Tentative d’externalisation des demandes d’asile

Chantre de l’accueil de « zéro » réfugié, le Danemark a accepté 860 demandes d’asile en 2024, soit près de 13 fois moins qu’en 2015, et Mette Frederiksen défend l’externalisation des demandes d’asile et de leurs demandeurs. Il y a deux ans, son gouvernement avait suspendu son projet de transférer les demandeurs d’asiles danois hors d’Europe, possiblement au Rwanda, pour essayer de trouver une solution commune avec l’Union européenne pour organiser ce transfert.

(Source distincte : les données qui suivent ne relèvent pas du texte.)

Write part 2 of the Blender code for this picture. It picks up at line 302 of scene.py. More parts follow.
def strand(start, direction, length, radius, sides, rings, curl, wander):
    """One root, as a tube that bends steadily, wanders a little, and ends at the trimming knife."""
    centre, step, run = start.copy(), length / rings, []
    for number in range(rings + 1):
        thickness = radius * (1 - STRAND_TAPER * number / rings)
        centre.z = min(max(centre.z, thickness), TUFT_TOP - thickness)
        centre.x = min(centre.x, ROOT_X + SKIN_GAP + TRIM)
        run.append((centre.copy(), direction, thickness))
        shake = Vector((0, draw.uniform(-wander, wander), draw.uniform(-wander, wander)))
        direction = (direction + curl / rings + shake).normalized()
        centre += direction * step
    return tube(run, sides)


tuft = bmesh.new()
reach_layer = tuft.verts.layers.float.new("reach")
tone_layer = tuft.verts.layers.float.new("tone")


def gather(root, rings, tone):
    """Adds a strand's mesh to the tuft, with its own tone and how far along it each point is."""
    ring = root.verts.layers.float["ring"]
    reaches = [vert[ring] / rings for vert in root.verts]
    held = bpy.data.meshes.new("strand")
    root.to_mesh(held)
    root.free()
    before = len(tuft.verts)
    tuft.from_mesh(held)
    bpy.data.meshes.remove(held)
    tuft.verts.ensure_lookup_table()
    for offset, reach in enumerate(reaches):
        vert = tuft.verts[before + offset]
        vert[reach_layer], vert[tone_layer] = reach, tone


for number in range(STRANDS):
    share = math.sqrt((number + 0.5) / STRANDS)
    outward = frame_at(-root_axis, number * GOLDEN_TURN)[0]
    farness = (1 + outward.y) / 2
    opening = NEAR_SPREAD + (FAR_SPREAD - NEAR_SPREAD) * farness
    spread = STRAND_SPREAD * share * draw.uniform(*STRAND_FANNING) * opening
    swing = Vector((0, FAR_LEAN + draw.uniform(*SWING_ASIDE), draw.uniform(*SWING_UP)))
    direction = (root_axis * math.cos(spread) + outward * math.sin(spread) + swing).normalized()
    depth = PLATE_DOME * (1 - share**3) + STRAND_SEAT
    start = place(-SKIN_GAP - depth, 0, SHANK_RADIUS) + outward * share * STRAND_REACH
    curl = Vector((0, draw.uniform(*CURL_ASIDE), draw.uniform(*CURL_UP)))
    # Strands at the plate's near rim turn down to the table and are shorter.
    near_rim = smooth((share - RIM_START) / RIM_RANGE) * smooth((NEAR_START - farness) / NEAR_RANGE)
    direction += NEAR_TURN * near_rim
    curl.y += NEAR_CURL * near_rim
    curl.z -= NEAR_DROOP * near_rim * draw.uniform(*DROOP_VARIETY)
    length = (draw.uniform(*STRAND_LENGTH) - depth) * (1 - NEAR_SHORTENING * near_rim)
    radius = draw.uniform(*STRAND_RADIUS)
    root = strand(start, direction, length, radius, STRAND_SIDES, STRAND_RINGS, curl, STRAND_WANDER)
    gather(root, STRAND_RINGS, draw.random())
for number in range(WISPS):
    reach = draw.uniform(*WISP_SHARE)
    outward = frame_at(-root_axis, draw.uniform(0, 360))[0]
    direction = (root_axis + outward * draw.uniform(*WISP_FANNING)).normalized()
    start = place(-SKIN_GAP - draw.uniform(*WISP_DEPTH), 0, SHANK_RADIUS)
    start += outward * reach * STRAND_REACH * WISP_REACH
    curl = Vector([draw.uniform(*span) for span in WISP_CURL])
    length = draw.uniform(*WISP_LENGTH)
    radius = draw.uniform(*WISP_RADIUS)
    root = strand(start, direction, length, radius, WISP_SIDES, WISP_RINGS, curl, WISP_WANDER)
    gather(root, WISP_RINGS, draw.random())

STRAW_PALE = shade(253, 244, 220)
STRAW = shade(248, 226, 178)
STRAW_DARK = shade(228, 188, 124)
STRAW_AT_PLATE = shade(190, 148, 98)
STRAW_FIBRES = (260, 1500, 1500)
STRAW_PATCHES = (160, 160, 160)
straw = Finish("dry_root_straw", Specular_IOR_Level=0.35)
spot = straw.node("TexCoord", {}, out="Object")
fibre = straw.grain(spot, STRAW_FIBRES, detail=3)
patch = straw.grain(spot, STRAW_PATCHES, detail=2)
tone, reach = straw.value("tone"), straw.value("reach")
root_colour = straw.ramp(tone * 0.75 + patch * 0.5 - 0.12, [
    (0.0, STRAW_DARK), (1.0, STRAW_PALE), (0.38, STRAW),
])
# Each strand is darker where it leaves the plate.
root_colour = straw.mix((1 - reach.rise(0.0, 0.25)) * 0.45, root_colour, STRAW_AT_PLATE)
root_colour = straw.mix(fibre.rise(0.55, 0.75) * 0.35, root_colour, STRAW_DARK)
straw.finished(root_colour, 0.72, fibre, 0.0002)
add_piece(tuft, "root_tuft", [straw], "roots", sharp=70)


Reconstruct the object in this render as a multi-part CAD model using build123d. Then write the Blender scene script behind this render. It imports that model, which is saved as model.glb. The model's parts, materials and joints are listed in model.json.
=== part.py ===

Bien que les essais d’externalisation par des États européens aient tous échoué, « il va y avoir une tentative européenne de faire quelque chose sur le sujet » pendant la présidence danoise, estime Michala Bendixen, la présidente de Refugees Welcome. Sur un autre front, le Danemark s’est associé à l’Italie et sept autres pays pour demander une réinterprétation de la Convention européenne des droits de l’Homme sur les migrations, arguant qu’elle protège parfois « les mauvaises personnes ».

« Nous étions fiers d’être parmi les premiers pays à signer la Convention des Nations unies sur les réfugiés de 1951 et nous avons également fait partie du programme de réinstallation du HCR [le Haut-commissariat aux réfugiés] depuis la fin des années 1980. Cependant […], le Danemark semble prêt à tester les limites des conventions », insiste la chercheuse Marie Sandberg. Pour Michala Bendixen, ce positionnement « fragilise toute la mentalité de l’Europe ».